#### WHAT TO DO
Repeat the whole listing below, word for word.

#### EXTRACTED INFORMATION
============

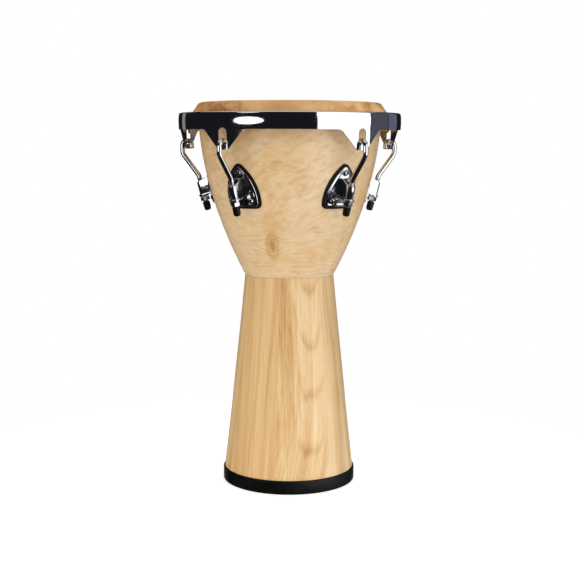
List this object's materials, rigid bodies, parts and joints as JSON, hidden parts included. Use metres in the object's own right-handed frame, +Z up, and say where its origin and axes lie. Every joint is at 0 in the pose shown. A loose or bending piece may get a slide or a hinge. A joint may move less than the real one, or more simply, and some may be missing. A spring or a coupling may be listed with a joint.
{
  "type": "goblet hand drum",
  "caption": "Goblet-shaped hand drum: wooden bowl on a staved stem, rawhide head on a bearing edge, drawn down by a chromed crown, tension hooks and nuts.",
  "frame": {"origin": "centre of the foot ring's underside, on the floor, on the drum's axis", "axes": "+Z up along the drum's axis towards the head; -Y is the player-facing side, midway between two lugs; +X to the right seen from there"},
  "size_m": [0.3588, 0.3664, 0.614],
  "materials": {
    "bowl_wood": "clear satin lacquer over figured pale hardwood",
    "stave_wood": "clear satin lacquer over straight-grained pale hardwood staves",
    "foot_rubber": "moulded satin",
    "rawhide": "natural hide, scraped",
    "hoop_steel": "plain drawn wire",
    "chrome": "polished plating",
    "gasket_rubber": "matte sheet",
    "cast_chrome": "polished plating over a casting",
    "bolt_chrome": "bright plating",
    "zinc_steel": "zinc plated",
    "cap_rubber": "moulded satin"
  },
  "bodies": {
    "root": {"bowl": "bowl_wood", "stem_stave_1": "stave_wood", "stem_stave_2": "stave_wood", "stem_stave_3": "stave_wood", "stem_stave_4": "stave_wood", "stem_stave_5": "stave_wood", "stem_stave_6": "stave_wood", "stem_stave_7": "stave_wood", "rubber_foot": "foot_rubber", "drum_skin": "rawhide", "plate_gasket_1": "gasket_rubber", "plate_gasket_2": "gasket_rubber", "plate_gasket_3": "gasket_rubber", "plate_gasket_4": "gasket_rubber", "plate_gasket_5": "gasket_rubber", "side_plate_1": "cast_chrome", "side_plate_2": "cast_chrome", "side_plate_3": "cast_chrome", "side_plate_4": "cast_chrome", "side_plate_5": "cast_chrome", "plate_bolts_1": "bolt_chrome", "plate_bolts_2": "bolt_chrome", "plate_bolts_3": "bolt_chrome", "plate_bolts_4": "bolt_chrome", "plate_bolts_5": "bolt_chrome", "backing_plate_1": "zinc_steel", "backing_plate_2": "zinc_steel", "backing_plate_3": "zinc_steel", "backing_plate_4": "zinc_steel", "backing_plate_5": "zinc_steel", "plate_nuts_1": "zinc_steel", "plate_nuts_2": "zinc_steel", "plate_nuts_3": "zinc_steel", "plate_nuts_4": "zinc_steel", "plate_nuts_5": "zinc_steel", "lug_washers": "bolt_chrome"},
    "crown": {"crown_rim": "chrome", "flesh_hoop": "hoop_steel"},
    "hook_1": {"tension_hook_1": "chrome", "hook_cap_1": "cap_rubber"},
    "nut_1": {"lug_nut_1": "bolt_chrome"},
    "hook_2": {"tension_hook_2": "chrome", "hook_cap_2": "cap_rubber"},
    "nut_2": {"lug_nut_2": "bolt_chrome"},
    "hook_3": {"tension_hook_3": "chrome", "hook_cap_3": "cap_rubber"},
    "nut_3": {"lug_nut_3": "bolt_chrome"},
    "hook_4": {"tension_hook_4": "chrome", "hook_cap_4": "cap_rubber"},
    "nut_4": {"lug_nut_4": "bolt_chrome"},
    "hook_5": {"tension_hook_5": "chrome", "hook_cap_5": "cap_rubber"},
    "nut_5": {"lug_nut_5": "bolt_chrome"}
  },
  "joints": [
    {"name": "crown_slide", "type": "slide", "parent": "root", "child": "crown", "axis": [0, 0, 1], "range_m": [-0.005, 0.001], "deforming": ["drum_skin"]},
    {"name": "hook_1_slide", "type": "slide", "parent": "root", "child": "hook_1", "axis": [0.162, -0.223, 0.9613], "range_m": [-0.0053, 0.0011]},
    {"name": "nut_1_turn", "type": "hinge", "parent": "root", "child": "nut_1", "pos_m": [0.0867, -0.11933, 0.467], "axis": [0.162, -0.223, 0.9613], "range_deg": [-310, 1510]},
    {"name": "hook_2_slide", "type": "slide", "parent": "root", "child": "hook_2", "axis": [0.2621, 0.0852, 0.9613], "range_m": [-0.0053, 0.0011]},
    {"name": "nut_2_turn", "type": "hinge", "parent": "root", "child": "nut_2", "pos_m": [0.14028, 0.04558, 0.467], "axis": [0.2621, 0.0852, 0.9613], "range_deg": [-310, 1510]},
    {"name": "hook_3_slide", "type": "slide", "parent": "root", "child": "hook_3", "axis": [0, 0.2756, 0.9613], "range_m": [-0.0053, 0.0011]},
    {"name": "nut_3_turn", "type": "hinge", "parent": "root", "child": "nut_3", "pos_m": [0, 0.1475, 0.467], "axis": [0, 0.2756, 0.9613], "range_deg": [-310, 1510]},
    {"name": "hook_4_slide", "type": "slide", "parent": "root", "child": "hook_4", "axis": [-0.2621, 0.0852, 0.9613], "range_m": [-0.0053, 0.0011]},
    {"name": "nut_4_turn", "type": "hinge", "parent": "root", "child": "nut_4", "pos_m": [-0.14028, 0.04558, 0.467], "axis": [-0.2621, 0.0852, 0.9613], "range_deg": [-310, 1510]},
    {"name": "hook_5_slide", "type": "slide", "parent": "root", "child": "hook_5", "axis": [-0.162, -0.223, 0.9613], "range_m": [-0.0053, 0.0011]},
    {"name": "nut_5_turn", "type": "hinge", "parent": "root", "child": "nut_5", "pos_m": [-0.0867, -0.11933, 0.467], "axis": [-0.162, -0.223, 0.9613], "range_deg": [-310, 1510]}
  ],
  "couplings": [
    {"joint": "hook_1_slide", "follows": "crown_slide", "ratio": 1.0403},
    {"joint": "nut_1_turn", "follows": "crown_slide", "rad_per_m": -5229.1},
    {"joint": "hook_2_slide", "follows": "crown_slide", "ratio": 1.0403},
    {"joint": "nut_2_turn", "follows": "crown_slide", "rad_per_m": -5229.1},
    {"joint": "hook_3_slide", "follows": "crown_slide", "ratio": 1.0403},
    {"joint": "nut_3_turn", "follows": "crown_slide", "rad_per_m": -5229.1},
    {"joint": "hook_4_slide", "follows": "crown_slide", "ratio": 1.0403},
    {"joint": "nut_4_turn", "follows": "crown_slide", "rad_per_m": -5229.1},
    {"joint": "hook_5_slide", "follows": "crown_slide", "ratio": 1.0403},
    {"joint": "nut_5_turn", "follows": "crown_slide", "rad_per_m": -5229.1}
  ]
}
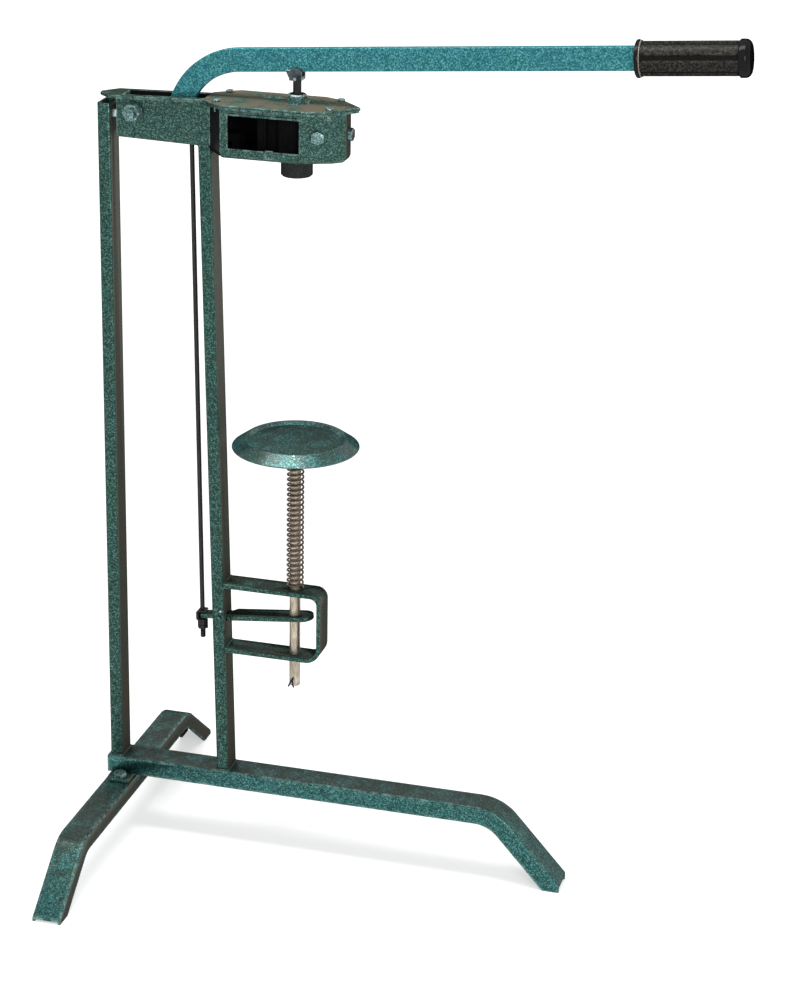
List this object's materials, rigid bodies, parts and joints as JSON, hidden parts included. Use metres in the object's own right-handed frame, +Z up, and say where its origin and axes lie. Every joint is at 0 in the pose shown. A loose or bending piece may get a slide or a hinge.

============

#### EXERCISE OUTPUT
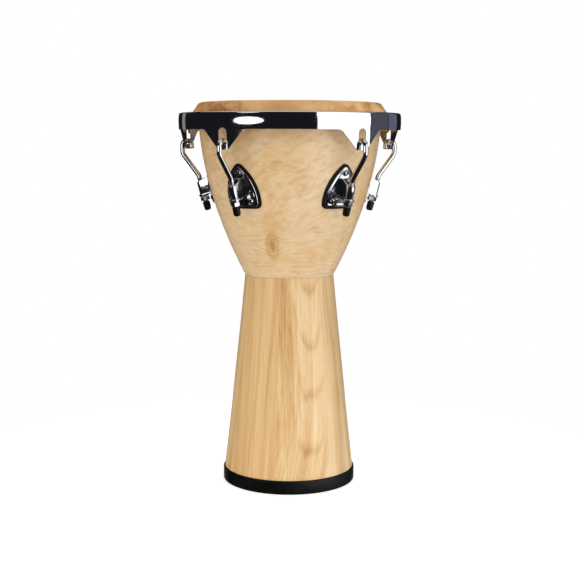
List this object's materials, rigid bodies, parts and joints as JSON, hidden parts included. Use metres in the object's own right-handed frame, +Z up, and say where its origin and axes lie. Every joint is at 0 in the pose shown. A loose or bending piece may get a slide or a hinge. A joint may move less than the real one, or more simply, and some may be missing. A spring or a coupling may be listed with a joint.
{
  "type": "goblet hand drum",
  "caption": "Goblet-shaped hand drum: wooden bowl on a staved stem, rawhide head on a bearing edge, drawn down by a chromed crown, tension hooks and nuts.",
  "frame": {"origin": "centre of the foot ring's underside, on the floor, on the drum's axis", "axes": "+Z up along the drum's axis towards the head; -Y is the player-facing side, midway between two lugs; +X to the right seen from there"},
  "size_m": [0.3588, 0.3664, 0.614],
  "materials": {
    "bowl_wood": "clear satin lacquer over figured pale hardwood",
    "stave_wood": "clear satin lacquer over straight-grained pale hardwood staves",
    "foot_rubber": "moulded satin",
    "rawhide": "natural hide, scraped",
    "hoop_steel": "plain drawn wire",
    "chrome": "polished plating",
    "gasket_rubber": "matte sheet",
    "cast_chrome": "polished plating over a casting",
    "bolt_chrome": "bright plating",
    "zinc_steel": "zinc plated",
    "cap_rubber": "moulded satin"
  },
  "bodies": {
    "root": {"bowl": "bowl_wood", "stem_stave_1": "stave_wood", "stem_stave_2": "stave_wood", "stem_stave_3": "stave_wood", "stem_stave_4": "stave_wood", "stem_stave_5": "stave_wood", "stem_stave_6": "stave_wood", "stem_stave_7": "stave_wood", "rubber_foot": "foot_rubber", "drum_skin": "rawhide", "plate_gasket_1": "gasket_rubber", "plate_gasket_2": "gasket_rubber", "plate_gasket_3": "gasket_rubber", "plate_gasket_4": "gasket_rubber", "plate_gasket_5": "gasket_rubber", "side_plate_1": "cast_chrome", "side_plate_2": "cast_chrome", "side_plate_3": "cast_chrome", "side_plate_4": "cast_chrome", "side_plate_5": "cast_chrome", "plate_bolts_1": "bolt_chrome", "plate_bolts_2": "bolt_chrome", "plate_bolts_3": "bolt_chrome", "plate_bolts_4": "bolt_chrome", "plate_bolts_5": "bolt_chrome", "backing_plate_1": "zinc_steel", "backing_plate_2": "zinc_steel", "backing_plate_3": "zinc_steel", "backing_plate_4": "zinc_steel", "backing_plate_5": "zinc_steel", "plate_nuts_1": "zinc_steel", "plate_nuts_2": "zinc_steel", "plate_nuts_3": "zinc_steel", "plate_nuts_4": "zinc_steel", "plate_nuts_5": "zinc_steel", "lug_washers": "bolt_chrome"},
    "crown": {"crown_rim": "chrome", "flesh_hoop": "hoop_steel"},
    "hook_1": {"tension_hook_1": "chrome", "hook_cap_1": "cap_rubber"},
    "nut_1": {"lug_nut_1": "bolt_chrome"},
    "hook_2": {"tension_hook_2": "chrome", "hook_cap_2": "cap_rubber"},
    "nut_2": {"lug_nut_2": "bolt_chrome"},
    "hook_3": {"tension_hook_3": "chrome", "hook_cap_3": "cap_rubber"},
    "nut_3": {"lug_nut_3": "bolt_chrome"},
    "hook_4": {"tension_hook_4": "chrome", "hook_cap_4": "cap_rubber"},
    "nut_4": {"lug_nut_4": "bolt_chrome"},
    "hook_5": {"tension_hook_5": "chrome", "hook_cap_5": "cap_rubber"},
    "nut_5": {"lug_nut_5": "bolt_chrome"}
  },
  "joints": [
    {"name": "crown_slide", "type": "slide", "parent": "root", "child": "crown", "axis": [0, 0, 1], "range_m": [-0.005, 0.001], "deforming": ["drum_skin"]},
    {"name": "hook_1_slide", "type": "slide", "parent": "root", "child": "hook_1", "axis": [0.162, -0.223, 0.9613], "range_m": [-0.0053, 0.0011]},
    {"name": "nut_1_turn", "type": "hinge", "parent": "root", "child": "nut_1", "pos_m": [0.0867, -0.11933, 0.467], "axis": [0.162, -0.223, 0.9613], "range_deg": [-310, 1510]},
    {"name": "hook_2_slide", "type": "slide", "parent": "root", "child": "hook_2", "axis": [0.2621, 0.0852, 0.9613], "range_m": [-0.0053, 0.0011]},
    {"name": "nut_2_turn", "type": "hinge", "parent": "root", "child": "nut_2", "pos_m": [0.14028, 0.04558, 0.467], "axis": [0.2621, 0.0852, 0.9613], "range_deg": [-310, 1510]},
    {"name": "hook_3_slide", "type": "slide", "parent": "root", "child": "hook_3", "axis": [0, 0.2756, 0.9613], "range_m": [-0.0053, 0.0011]},
    {"name": "nut_3_turn", "type": "hinge", "parent": "root", "child": "nut_3", "pos_m": [0, 0.1475, 0.467], "axis": [0, 0.2756, 0.9613], "range_deg": [-310, 1510]},
    {"name": "hook_4_slide", "type": "slide", "parent": "root", "child": "hook_4", "axis": [-0.2621, 0.0852, 0.9613], "range_m": [-0.0053, 0.0011]},
    {"name": "nut_4_turn", "type": "hinge", "parent": "root", "child": "nut_4", "pos_m": [-0.14028, 0.04558, 0.467], "axis": [-0.2621, 0.0852, 0.9613], "range_deg": [-310, 1510]},
    {"name": "hook_5_slide", "type": "slide", "parent": "root", "child": "hook_5", "axis": [-0.162, -0.223, 0.9613], "range_m": [-0.0053, 0.0011]},
    {"name": "nut_5_turn", "type": "hinge", "parent": "root", "child": "nut_5", "pos_m": [-0.0867, -0.11933, 0.467], "axis": [-0.162, -0.223, 0.9613], "range_deg": [-310, 1510]}
  ],
  "couplings": [
    {"joint": "hook_1_slide", "follows": "crown_slide", "ratio": 1.0403},
    {"joint": "nut_1_turn", "follows": "crown_slide", "rad_per_m": -5229.1},
    {"joint": "hook_2_slide", "follows": "crown_slide", "ratio": 1.0403},
    {"joint": "nut_2_turn", "follows": "crown_slide", "rad_per_m": -5229.1},
    {"joint": "hook_3_slide", "follows": "crown_slide", "ratio": 1.0403},
    {"joint": "nut_3_turn", "follows": "crown_slide", "rad_per_m": -5229.1},
    {"joint": "hook_4_slide", "follows": "crown_slide", "ratio": 1.0403},
    {"joint": "nut_4_turn", "follows": "crown_slide", "rad_per_m": -5229.1},
    {"joint": "hook_5_slide", "follows": "crown_slide", "ratio": 1.0403},
    {"joint": "nut_5_turn", "follows": "crown_slide", "rad_per_m": -5229.1}
  ]
}
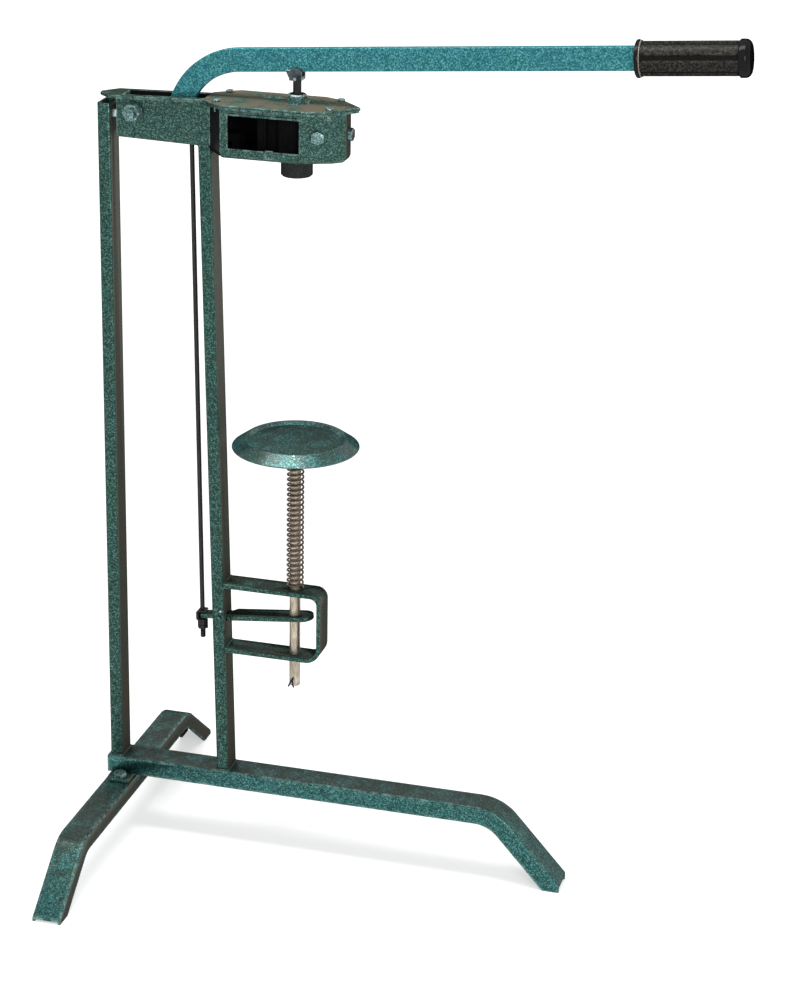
List this object's materials, rigid bodies, parts and joints as JSON, hidden parts included. Use metres in the object's own right-handed frame, +Z up, and say where its origin and axes lie. Every joint is at 0 in the pose shown. A loose or bending piece may get a slide or a hinge.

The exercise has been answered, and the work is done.